GIVEN PROBLEM
Word for word, restate the lines from the start of the data below through the line containing "short way to".

INFORMATION SHOWN

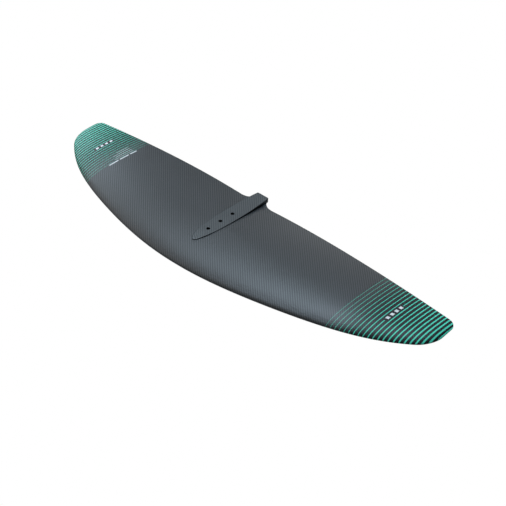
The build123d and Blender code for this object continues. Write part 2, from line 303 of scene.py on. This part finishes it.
# ==== Materials ====================================================================================
class Graph:
    """A short way to write a material's nodes as expressions."""

    def __init__(self, name):
        self.material = bpy.data.materials.new(name)
        self.material.use_nodes = True
        self.tree = self.material.node_tree
        self.shader = self.tree.nodes["Principled BSDF"]

    def node(self, kind, **values):
        made = self.tree.nodes.new(kind)
        for key, value in values.items():
            setattr(made, key, value)
        return made

    def put(self, socket, value):
        """Links a socket or sets a plain value."""
        if isinstance(value, bpy.types.NodeSocket):
            self.tree.links.new(value, socket)
        else:
            socket.default_value = value

    def set(self, **values):
        """Sets the shader's inputs; an underscore stands for a space."""
        for key, value in values.items():
            self.put(self.shader.inputs[key.replace("_", " ")], value)

    def math(self, operation, *operands):
        made = self.node("ShaderNodeMath", operation=operation)
        for socket, value in zip(made.inputs, operands):
            self.put(socket, value)
        return made.outputs[0]

    def add(self, a, b):
        return self.math("ADD", a, b)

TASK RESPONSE
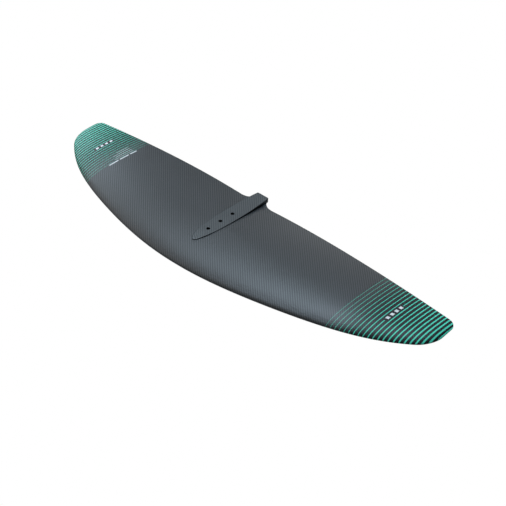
The build123d and Blender code for this object continues. Write part 2, from line 303 of scene.py on. This part finishes it.
# ==== Materials ====================================================================================
class Graph:
    """A short way to write a material's nodes as expressions."""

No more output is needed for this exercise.